== WHAT THE TASK REQUIRES ==
Give back the full material, exactly as it reads.

··········

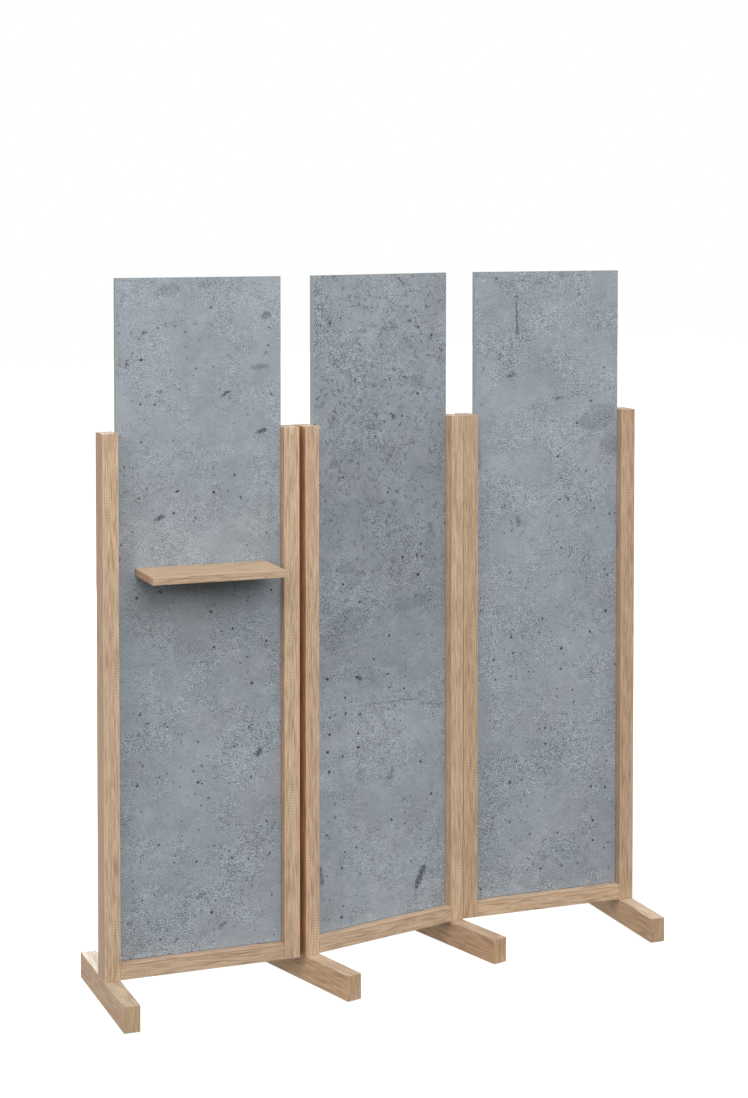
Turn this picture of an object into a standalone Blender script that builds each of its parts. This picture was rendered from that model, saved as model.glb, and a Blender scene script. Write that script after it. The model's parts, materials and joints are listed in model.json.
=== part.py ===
"""Folding partition wall: three hinged screens with oak frames, grey boards, cross feet and a shelf.

Metres, +Z up. The middle screen stands along X, centred over the origin, with its front towards -Y.
The left screen turns on the middle screen's back left edge and the right screen on its front right
edge. Both stand folded by FOLD_ANGLE from the straight wall, so the wall makes a flat Z in plan.
"""

from math import pi, radians

import bmesh
import bpy

# Frame of one screen
POST_WIDTH = 0.040
POST_DEPTH = 0.065
CLEAR_WIDTH = 0.422             # between the two posts
FRAME_BOTTOM = 0.067            # underside of the rails, and of the posts that have no foot
POST_TOP = 1.401
RAIL_HEIGHT = 0.039
BOARD_THICKNESS = 0.016
BOARD_TOP = 1.775
GAP = 0.0003                    # between pieces that touch
WOOD_BEVEL = 0.0008
BOARD_BEVEL = 0.0005

# Feet, their glides and their bolts
FOOT_TOP = 0.066
FOOT_LENGTH = 0.422
GLIDE_HEIGHT = 0.002
GLIDE_RADIUS = 0.014
GLIDE_STEM_RADIUS = 0.002
GLIDE_STEM_LENGTH = 0.012
GLIDE_EDGE = 0.0003             # chamfer round the disc
GLIDE_INSET = 0.030             # from the foot's end to the glide's centre
BOLT_SPREAD = 0.018             # each side of the post's centre
BOLT_RADIUS = 0.004
BOLT_HEAD_RADIUS = 0.0065
BOLT_HEAD_HEIGHT = 0.005
BOLT_HEAD_BOTTOM = 0.009
BOLT_TOP = 0.106
BOLT_TIP = 0.25                 # chamfers, as shares of the radius they are on
BOLT_HEAD_EDGE = 0.1
COUNTERBORE_RADIUS = 0.0075

# Hidden joinery
DOWEL_RADIUS = 0.005
DOWEL_LENGTH = 0.040
DOWEL_CHAMFER = 0.001
SPLINE_THICKNESS = 0.004
SPLINE_WIDTH = 0.0150
SPLINE_BOTTOM = 0.125
SPLINE_TOP = 1.380
BLIND_END = 0.0008              # free space past the end of a dowel, spline, bolt or screw

# Shelf on the left screen's board
SHELF_WIDTH = 0.334
SHELF_DEPTH = 0.160
SHELF_THICKNESS = 0.018
SHELF_TOP = 1.069
SHELF_SHIFT = 0.0025            # to the right of the board's middle
SHELF_SCREW_SPREAD = 0.110      # each side of the shelf's middle
SHELF_SCREW_RADIUS = 0.0022
SHELF_SCREW_HEAD_RADIUS = 0.0045
SHELF_SCREW_HEAD_HEIGHT = 0.0025
SHELF_SCREW_BITE = 0.034        # length inside the shelf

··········

== FULL RESPONSE ==
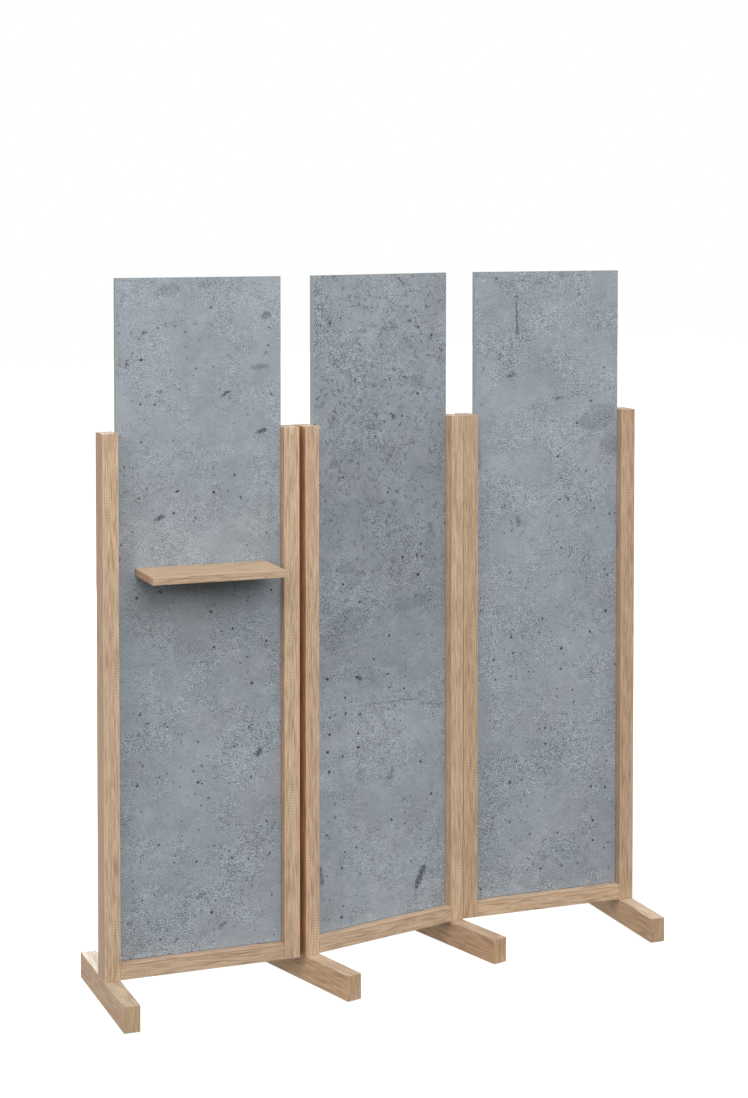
Turn this picture of an object into a standalone Blender script that builds each of its parts. This picture was rendered from that model, saved as model.glb, and a Blender scene script. Write that script after it. The model's parts, materials and joints are listed in model.json.
=== part.py ===
"""Folding partition wall: three hinged screens with oak frames, grey boards, cross feet and a shelf.

Metres, +Z up. The middle screen stands along X, centred over the origin, with its front towards -Y.
The left screen turns on the middle screen's back left edge and the right screen on its front right
edge. Both stand folded by FOLD_ANGLE from the straight wall, so the wall makes a flat Z in plan.
"""

from math import pi, radians

import bmesh
import bpy

# Frame of one screen
POST_WIDTH = 0.040
POST_DEPTH = 0.065
CLEAR_WIDTH = 0.422             # between the two posts
FRAME_BOTTOM = 0.067            # underside of the rails, and of the posts that have no foot
POST_TOP = 1.401
RAIL_HEIGHT = 0.039
BOARD_THICKNESS = 0.016
BOARD_TOP = 1.775
GAP = 0.0003                    # between pieces that touch
WOOD_BEVEL = 0.0008
BOARD_BEVEL = 0.0005

# Feet, their glides and their bolts
FOOT_TOP = 0.066
FOOT_LENGTH = 0.422
GLIDE_HEIGHT = 0.002
GLIDE_RADIUS = 0.014
GLIDE_STEM_RADIUS = 0.002
GLIDE_STEM_LENGTH = 0.012
GLIDE_EDGE = 0.0003             # chamfer round the disc
GLIDE_INSET = 0.030             # from the foot's end to the glide's centre
BOLT_SPREAD = 0.018             # each side of the post's centre
BOLT_RADIUS = 0.004
BOLT_HEAD_RADIUS = 0.0065
BOLT_HEAD_HEIGHT = 0.005
BOLT_HEAD_BOTTOM = 0.009
BOLT_TOP = 0.106
BOLT_TIP = 0.25                 # chamfers, as shares of the radius they are on
BOLT_HEAD_EDGE = 0.1
COUNTERBORE_RADIUS = 0.0075

# Hidden joinery
DOWEL_RADIUS = 0.005
DOWEL_LENGTH = 0.040
DOWEL_CHAMFER = 0.001
SPLINE_THICKNESS = 0.004
SPLINE_WIDTH = 0.0150
SPLINE_BOTTOM = 0.125
SPLINE_TOP = 1.380
BLIND_END = 0.0008              # free space past the end of a dowel, spline, bolt or screw

# Shelf on the left screen's board
SHELF_WIDTH = 0.334
SHELF_DEPTH = 0.160
SHELF_THICKNESS = 0.018
SHELF_TOP = 1.069
SHELF_SHIFT = 0.0025            # to the right of the board's middle
SHELF_SCREW_SPREAD = 0.110      # each side of the shelf's middle
SHELF_SCREW_RADIUS = 0.0022
SHELF_SCREW_HEAD_RADIUS = 0.0045
SHELF_SCREW_HEAD_HEIGHT = 0.0025
SHELF_SCREW_BITE = 0.034        # length inside the shelf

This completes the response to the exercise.